**** Provided records
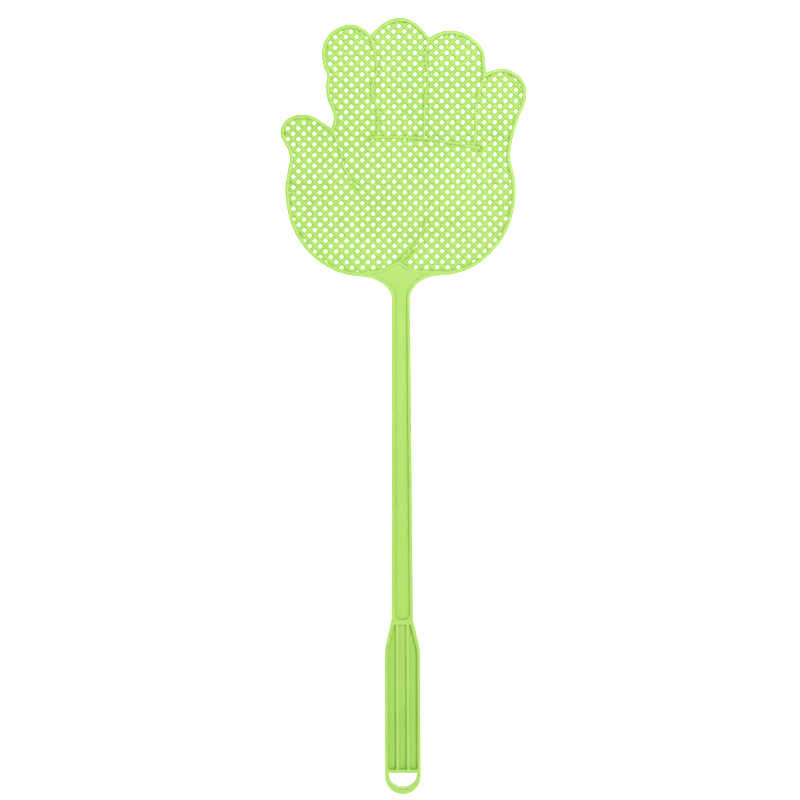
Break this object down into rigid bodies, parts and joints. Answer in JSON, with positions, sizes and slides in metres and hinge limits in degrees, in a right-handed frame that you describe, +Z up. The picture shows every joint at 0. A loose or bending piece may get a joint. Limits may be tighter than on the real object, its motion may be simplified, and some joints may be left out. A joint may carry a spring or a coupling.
{
  "type": "fly swatter",
  "caption": "Hand-shaped plastic fly swatter: a diamond-mesh palm with a beaded rim on a slim shaft that bends and springs back, and a ribbed grip with a hang hole.",
  "frame": {"origin": "bottom of the hang loop, on the handle's centre line and in the moulding's middle plane", "axes": "+Z up the handle and shaft to the fingertips, +X towards the little finger, palm facing -Y"},
  "size_m": [0.143, 0.008, 0.45],
  "materials": {
    "lime_polypropylene": "satin, as moulded"
  },
  "bodies": {
    "handle": {"hang_loop": "lime_polypropylene", "crossbar": "lime_polypropylene", "shoulder_rib": "lime_polypropylene", "handle_floor": "lime_polypropylene", "handle_wall_left": "lime_polypropylene", "handle_wall_right": "lime_polypropylene", "handle_rib_left_front": "lime_polypropylene", "handle_rib_left_back": "lime_polypropylene", "handle_rib_right_front": "lime_polypropylene", "handle_rib_right_back": "lime_polypropylene", "shaft_root": "lime_polypropylene"},
    "shaft_1": {"shaft_1": "lime_polypropylene"},
    "shaft_2": {"shaft_2": "lime_polypropylene"},
    "shaft_3": {"shaft_3": "lime_polypropylene"},
    "shaft_4": {"shaft_4": "lime_polypropylene"},
    "shaft_5": {"shaft_5": "lime_polypropylene"},
    "shaft_6": {"shaft_6": "lime_polypropylene"},
    "shaft_7": {"shaft_7": "lime_polypropylene"},
    "neck": {"neck_rail_left": "lime_polypropylene", "neck_rail_right": "lime_polypropylene", "heel_rim_left_inner": "lime_polypropylene", "heel_rim_right_inner": "lime_polypropylene", "heel_rim_left": "lime_polypropylene", "heel_rim_right": "lime_polypropylene", "heel_line_rib": "lime_polypropylene", "neck_gusset": "lime_polypropylene", "heel_mesh": "lime_polypropylene"},
    "palm": {"palm_rim_left": "lime_polypropylene", "palm_rim_right": "lime_polypropylene", "thumb_line_lower": "lime_polypropylene", "palm_mesh": "lime_polypropylene"},
    "knuckles": {"thumb_rim": "lime_polypropylene", "thumb_line_upper": "lime_polypropylene", "index_root_rim": "lime_polypropylene", "little_root_rim": "lime_polypropylene", "palm_line_rib": "lime_polypropylene", "index_middle_line_lower": "lime_polypropylene", "middle_ring_line_lower": "lime_polypropylene", "ring_little_line_lower": "lime_polypropylene", "palm_top_mesh": "lime_polypropylene", "thumb_mesh": "lime_polypropylene", "middle_root_mesh": "lime_polypropylene", "ring_root_mesh": "lime_polypropylene"},
    "fingers": {"index_rim": "lime_polypropylene", "middle_rim": "lime_polypropylene", "ring_rim": "lime_polypropylene", "little_rim": "lime_polypropylene", "index_middle_line_upper": "lime_polypropylene", "middle_ring_line_upper": "lime_polypropylene", "ring_little_line_upper": "lime_polypropylene", "index_mesh": "lime_polypropylene", "middle_mesh": "lime_polypropylene", "ring_mesh": "lime_polypropylene", "little_mesh": "lime_polypropylene"}
  },
  "joints": [
    {"name": "shaft_flex", "type": "hinge", "parent": "handle", "child": "shaft_1", "pos_m": [0, 0, 0.112], "axis": [1, 0, 0], "range_deg": [-12, 12], "stiffness_Nm_per_rad": 1.7},
    {"name": "shaft_flex_2", "type": "hinge", "parent": "shaft_1", "child": "shaft_2", "pos_m": [0, 0, 0.134], "axis": [1, 0, 0], "range_deg": [-12, 12], "stiffness_Nm_per_rad": 1.7},
    {"name": "shaft_flex_3", "type": "hinge", "parent": "shaft_2", "child": "shaft_3", "pos_m": [0, 0, 0.156], "axis": [1, 0, 0], "range_deg": [-12, 12], "stiffness_Nm_per_rad": 1.7},
    {"name": "shaft_flex_4", "type": "hinge", "parent": "shaft_3", "child": "shaft_4", "pos_m": [0, 0, 0.178], "axis": [1, 0, 0], "range_deg": [-12, 12], "stiffness_Nm_per_rad": 1.7},
    {"name": "shaft_flex_5", "type": "hinge", "parent": "shaft_4", "child": "shaft_5", "pos_m": [0, 0, 0.2], "axis": [1, 0, 0], "range_deg": [-12, 12], "stiffness_Nm_per_rad": 1.7},
    {"name": "shaft_flex_6", "type": "hinge", "parent": "shaft_5", "child": "shaft_6", "pos_m": [0, 0, 0.222], "axis": [1, 0, 0], "range_deg": [-12, 12], "stiffness_Nm_per_rad": 1.7},
    {"name": "shaft_flex_7", "type": "hinge", "parent": "shaft_6", "child": "shaft_7", "pos_m": [0, 0, 0.244], "axis": [1, 0, 0], "range_deg": [-12, 12], "stiffness_Nm_per_rad": 1.7},
    {"name": "shaft_flex_8", "type": "hinge", "parent": "shaft_7", "child": "neck", "pos_m": [0, 0, 0.266], "axis": [1, 0, 0], "range_deg": [-12, 12], "stiffness_Nm_per_rad": 1.7},
    {"name": "head_flex", "type": "hinge", "parent": "neck", "child": "palm", "pos_m": [0, 0, 0.335], "axis": [1, 0, 0], "range_deg": [-14, 14], "stiffness_Nm_per_rad": 0.6},
    {"name": "head_flex_2", "type": "hinge", "parent": "palm", "child": "knuckles", "pos_m": [0, 0, 0.369], "axis": [1, 0, 0], "range_deg": [-14, 14], "stiffness_Nm_per_rad": 0.6},
    {"name": "head_flex_3", "type": "hinge", "parent": "knuckles", "child": "fingers", "pos_m": [0, 0, 0.403], "axis": [1, 0, 0], "range_deg": [-14, 14], "stiffness_Nm_per_rad": 0.6}
  ],
  "couplings": [
    {"joint": "shaft_flex_2", "follows": "shaft_flex", "ratio": 1},
    {"joint": "shaft_flex_3", "follows": "shaft_flex", "ratio": 1},
    {"joint": "shaft_flex_4", "follows": "shaft_flex", "ratio": 1},
    {"joint": "shaft_flex_5", "follows": "shaft_flex", "ratio": 1},
    {"joint": "shaft_flex_6", "follows": "shaft_flex", "ratio": 1},
    {"joint": "shaft_flex_7", "follows": "shaft_flex", "ratio": 1},
    {"joint": "shaft_flex_8", "follows": "shaft_flex", "ratio": 1},
    {"joint": "head_flex_2", "follows": "head_flex", "ratio": 1},
    {"joint": "head_flex_3", "follows": "head_flex", "ratio": 1}
  ]
}
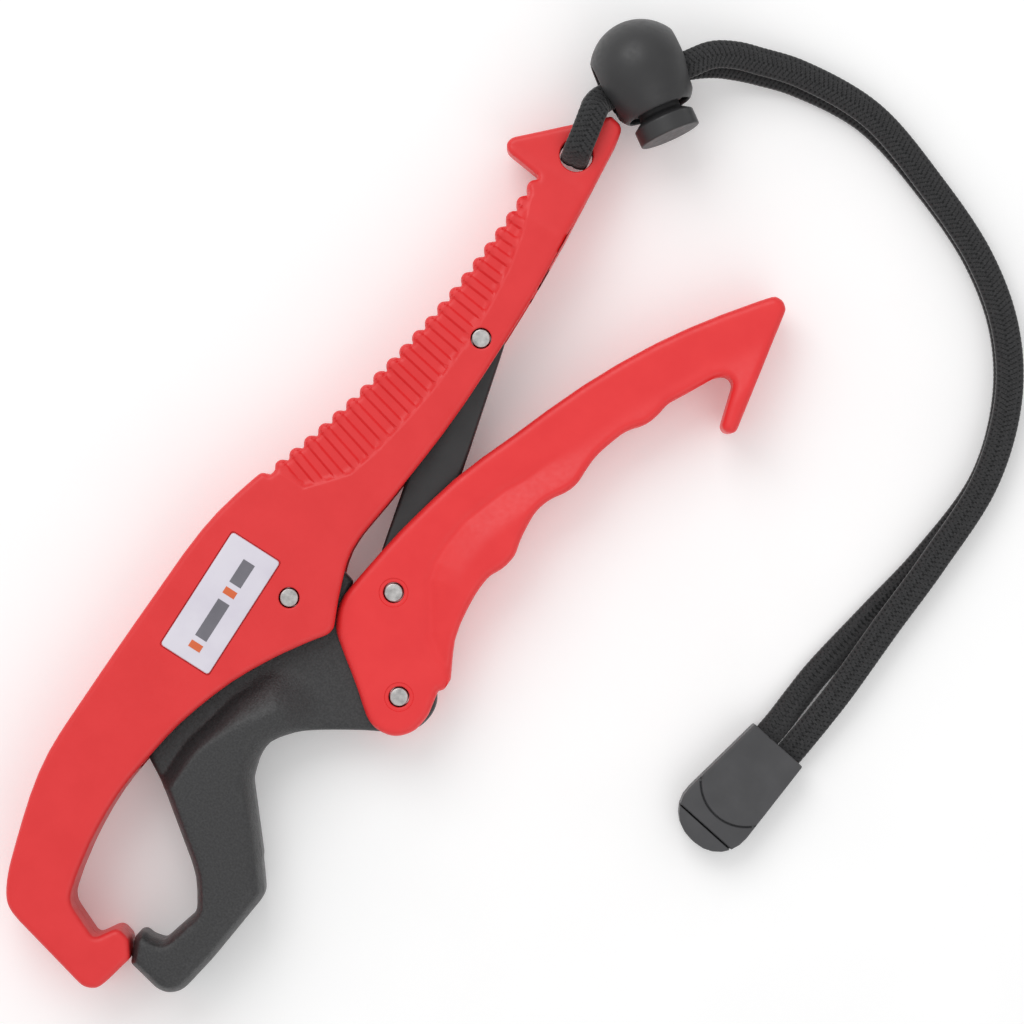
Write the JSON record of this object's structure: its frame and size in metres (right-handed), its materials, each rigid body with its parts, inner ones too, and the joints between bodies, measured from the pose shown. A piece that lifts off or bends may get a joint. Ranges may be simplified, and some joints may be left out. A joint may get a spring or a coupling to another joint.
{
  "type": "fish lip grip",
  "caption": "Floating fish lip grip: fixed and moving jaw, finger lever with toggle link, doubled wrist lanyard with a ball cord lock and an end clip.",
  "frame": {"origin": "centre of the grip's outline, without the lanyard, on the plane that its rear face lies on", "axes": "+Z out of the front face, +Y from the jaws to the lanyard end, +X towards the finger lever"},
  "size_m": [0.1671, 0.2815, 0.0246],
  "materials": {
    "body_plastic": "fine spark-eroded grain, satin",
    "lever_plastic": "fine spark-eroded grain, satin",
    "jaw_plastic": "coarse grain, satin",
    "link_plastic": "fine grain",
    "steel": "turned and flush",
    "foam": "closed-cell foam",
    "label": "smooth film, blank",
    "lock_plastic": "smooth satin",
    "clip_plastic": "fine grain",
    "lace": "flat knitted lace"
  },
  "bodies": {
    "root": {"body_front_shell": "body_plastic", "body_rear_shell": "body_plastic", "handle_float_core_lower": "foam", "handle_float_core_upper": "foam", "jaw_float_core": "foam", "label_plate": "label", "jaw_pivot_pin": "steel", "link_body_pin": "steel", "link_sleeve_rear": "steel", "link_sleeve_front": "steel", "return_spring": "steel", "lanyard_front_strand": "lace", "lanyard_rear_strand": "lace", "lock_ball": "lock_plastic", "lock_spring": "steel", "clip_base": "clip_plastic"},
    "jaw": {"moving_jaw": "jaw_plastic", "lever_pivot_pin": "steel"},
    "lever": {"lever_grip": "lever_plastic", "link_lever_pin": "steel"},
    "link": {"toggle_link": "link_plastic"},
    "plunger": {"lock_plunger": "lock_plastic"},
    "lid": {"clip_lid": "clip_plastic"}
  },
  "joints": [
    {"name": "jaw_pivot", "type": "hinge", "parent": "root", "child": "jaw", "pos_m": [-0.0209, -0.017, 0.01], "axis": [0, 0, 1], "range_deg": [0, 6], "stiffness_Nm_per_rad": 1.2, "springref_deg": -4.58, "deforming": ["return_spring"]},
    {"name": "lever_pivot", "type": "hinge", "parent": "jaw", "child": "lever", "pos_m": [0.01387, -0.02462, 0.01], "axis": [0, 0, 1], "range_deg": [0, 9.9]},
    {"name": "link_pivot", "type": "hinge", "parent": "root", "child": "link", "pos_m": [-0.01211, 0.05998, 0.01], "axis": [0, 0, 1], "range_deg": [-4.26, 0]},
    {"name": "plunger_slide", "type": "slide", "parent": "root", "child": "plunger", "axis": [-0.8059, 0.5855, -0.0872], "range_m": [0, 0.0022], "stiffness_N_per_m": 900, "springref_m": -0.004, "deforming": ["lock_spring"]},
    {"name": "lid_hinge", "type": "hinge", "parent": "root", "child": "lid", "pos_m": [0.09409, -0.01523, 0.008], "axis": [0.9785, -0.2062, 0], "range_deg": [0, 100]}
  ],
  "couplings": [
    {"joint": "lever_pivot", "follows": "jaw_pivot", "ratio": 1.6487},
    {"joint": "link_pivot", "follows": "jaw_pivot", "ratio": -0.7093}
  ]
}
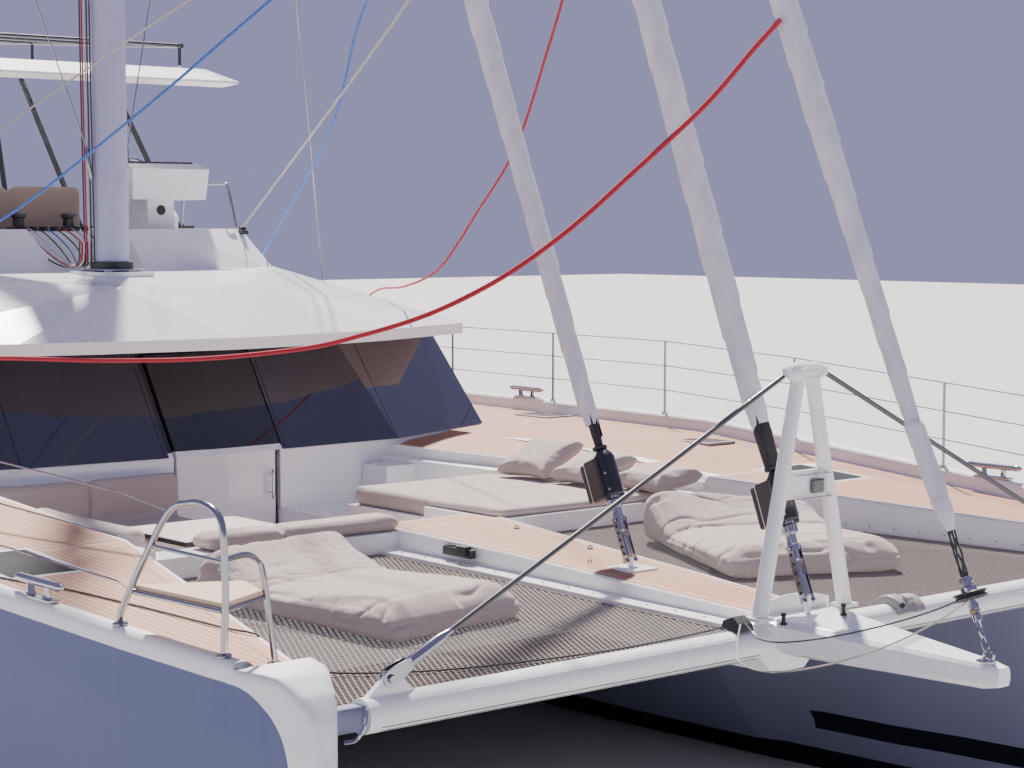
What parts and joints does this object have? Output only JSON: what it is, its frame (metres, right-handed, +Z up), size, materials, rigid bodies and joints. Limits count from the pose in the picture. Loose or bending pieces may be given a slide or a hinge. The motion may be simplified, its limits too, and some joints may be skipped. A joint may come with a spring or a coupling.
{
  "type": "sailing catamaran",
  "caption": "Large cruising sailing catamaran afloat, sails furled, with flybridge, forward cockpit, nets, turning rudders, helms, propellers, doors, hatches and boom.",
  "frame": {"origin": "amidships on the centreline, at the waterline, where the water holds the boat", "axes": "+X forward to the bows, +Y to port, +Z up along the mast"},
  "size_m": [21.5, 10, 30.45],
  "materials": {
    "topsides": "gloss blue-grey paint over fibreglass",
    "gelcoat": "white gelcoat",
    "glass": "tinted glass",
    "cushion": "woven outdoor fabric",
    "sailcloth": "matt sailcloth",
    "net": "woven net",
    "steel": "polished stainless steel",
    "alloy": "painted aluminium",
    "black": "satin black",
    "engine": "grey paint"
  },
  "bodies": {
    "boat": {"hull_port": "topsides", "hull_starboard": "topsides", "engine_port": "engine", "engine_starboard": "engine", "bridgedeck": "gelcoat", "dinette_cushions": "cushion", "coaming_cushion": "cushion", "cockpit_table": "gelcoat", "sunbed_mattress": "cushion", "pillow_1": "cushion", "pillow_2": "cushion", "pillow_3": "cushion", "deckhouse": "gelcoat", "glazing_port": "glass", "glazing_starboard": "glass", "coachroof": "gelcoat", "mast": "alloy", "genoa_furler_drive": "black", "staysail_furler_drive": "black", "crossbeam": "gelcoat", "bowsprit": "gelcoat", "striker_frame": "gelcoat", "striker_stay_port": "steel", "striker_stay_starboard": "steel", "cap_shroud_port": "steel", "cap_shroud_starboard": "steel", "foredeck_walkway": "gelcoat", "trampoline_port": "net", "trampoline_starboard": "net", "lounger_starboard": "cushion", "lounger_port": "cushion", "pulpit_port": "steel", "pulpit_starboard": "steel", "lifelines_port": "steel", "lifelines_starboard": "steel", "hardtop": "gelcoat", "helm_console_port": "gelcoat", "helm_console_starboard": "gelcoat", "flybridge_sofa": "cushion", "flybridge_lounge": "cushion", "saloon_sofa": "cushion", "aft_cockpit_cushion": "cushion"},
    "rudder_port": {"rudder_port": "topsides"},
    "rudder_starboard": {"rudder_starboard": "topsides"},
    "propeller_port": {"propeller_port": "steel"},
    "propeller_starboard": {"propeller_starboard": "steel"},
    "engine_hatch_port": {"engine_hatch_port": "gelcoat"},
    "engine_hatch_starboard": {"engine_hatch_starboard": "gelcoat"},
    "deck_hatch_port": {"deck_hatch_port": "glass"},
    "deck_hatch_starboard": {"deck_hatch_starboard": "glass"},
    "front_door": {"front_door": "glass"},
    "aft_door": {"aft_door": "glass"},
    "gooseneck": {"gooseneck": "steel"},
    "boom": {"boom": "alloy", "sail_bag": "sailcloth"},
    "genoa": {"genoa_furled": "sailcloth"},
    "staysail": {"staysail_furled": "sailcloth"},
    "code_zero": {"code_zero_furled": "sailcloth"},
    "helm_wheel_port": {"helm_wheel_port": "steel"},
    "helm_wheel_starboard": {"helm_wheel_starboard": "steel"}
  },
  "joints": [
    {"name": "steering_starboard", "type": "hinge", "parent": "boat", "child": "rudder_starboard", "pos_m": [-8.75, -3.95, 0], "axis": [0, 0, 1], "range_deg": [-35, 35]},
    {"name": "steering_port", "type": "hinge", "parent": "boat", "child": "rudder_port", "pos_m": [-8.75, 3.95, 0], "axis": [0, 0, 1], "range_deg": [-35, 35]},
    {"name": "helm_port_turn", "type": "hinge", "parent": "boat", "child": "helm_wheel_port", "pos_m": [-0.9, 1.475, 4.79], "axis": [1, 0, 0], "range_deg": [-420, 420]},
    {"name": "helm_starboard_turn", "type": "hinge", "parent": "boat", "child": "helm_wheel_starboard", "pos_m": [-0.9, -1.475, 4.79], "axis": [1, 0, 0], "range_deg": [-420, 420]},
    {"name": "propeller_port_spin", "type": "hinge", "parent": "boat", "child": "propeller_port", "pos_m": [-7.52, 3.95, -0.9], "axis": [1, 0, 0], "continuous": true},
    {"name": "propeller_starboard_spin", "type": "hinge", "parent": "boat", "child": "propeller_starboard", "pos_m": [-7.52, -3.95, -0.9], "axis": [1, 0, 0], "continuous": true},
    {"name": "engine_hatch_port_lift", "type": "hinge", "parent": "boat", "child": "engine_hatch_port", "pos_m": [-6.325, 3.426, 2.56], "axis": [1, 0, 0], "range_deg": [0, 85]},
    {"name": "deck_hatch_port_lift", "type": "hinge", "parent": "boat", "child": "deck_hatch_port", "pos_m": [6.21, 3.63, 2.451], "axis": [0, -1, 0], "range_deg": [0, 80]},
    {"name": "engine_hatch_starboard_lift", "type": "hinge", "parent": "boat", "child": "engine_hatch_starboard", "pos_m": [-6.325, -3.426, 2.56], "axis": [-1, 0, 0], "range_deg": [0, 85]},
    {"name": "deck_hatch_starboard_lift", "type": "hinge", "parent": "boat", "child": "deck_hatch_starboard", "pos_m": [6.21, -3.63, 2.451], "axis": [0, -1, 0], "range_deg": [0, 80]},
    {"name": "front_door_swing", "type": "hinge", "parent": "boat", "child": "front_door", "pos_m": [3.29, -0.505, 2], "axis": [0, 0, -1], "range_deg": [0, 90]},
    {"name": "aft_door_slide", "type": "slide", "parent": "boat", "child": "aft_door", "axis": [0, 1, 0], "range_m": [0, 1.2]},
    {"name": "boom_swing", "type": "hinge", "parent": "boat", "child": "gooseneck", "pos_m": [1.05468, 0, 6.98], "axis": [0, 0, 1], "range_deg": [-50, 50]},
    {"name": "boom_lift", "type": "hinge", "parent": "gooseneck", "child": "boom", "pos_m": [0.98468, 0, 6.98], "axis": [0, 1, 0], "range_deg": [0, 8]},
    {"name": "genoa_furl", "type": "hinge", "parent": "boat", "child": "genoa", "pos_m": [9.79, 0, 2.215], "axis": [-0.3586, 0, 0.9335], "continuous": true},
    {"name": "staysail_furl", "type": "hinge", "parent": "boat", "child": "staysail", "pos_m": [8.22, 0, 2.265], "axis": [-0.3888, 0, 0.9213], "continuous": true},
    {"name": "code_zero_furl", "type": "hinge", "parent": "boat", "child": "code_zero", "pos_m": [11.13, 0, 2.11], "axis": [-0.3762, 0, 0.9265], "continuous": true}
  ],
  "couplings": [
    {"joint": "steering_port", "follows": "steering_starboard", "ratio": 1},
    {"joint": "helm_port_turn", "follows": "steering_starboard", "ratio": -12},
    {"joint": "helm_starboard_turn", "follows": "steering_starboard", "ratio": -12}
  ]
}
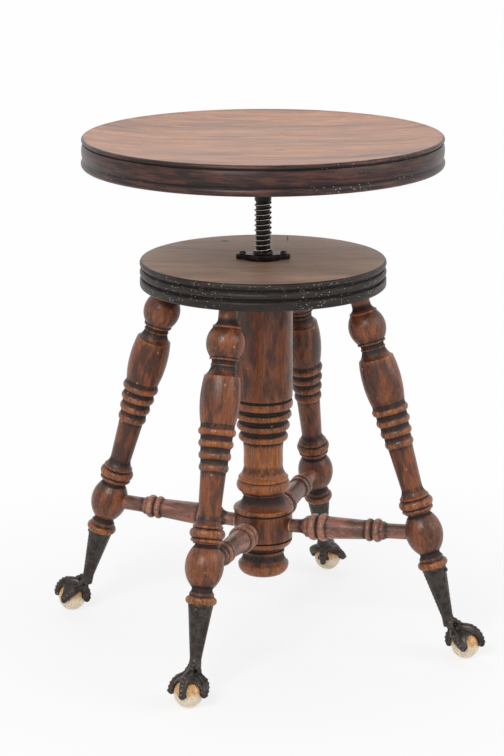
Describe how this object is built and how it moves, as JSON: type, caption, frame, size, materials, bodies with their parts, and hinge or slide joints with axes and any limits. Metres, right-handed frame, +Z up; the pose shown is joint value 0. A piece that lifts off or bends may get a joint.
********
§ **Request**: Identify how many lines in the entries above contain the word "bending" and provide only that figure.

§ **Solution for this task**: 2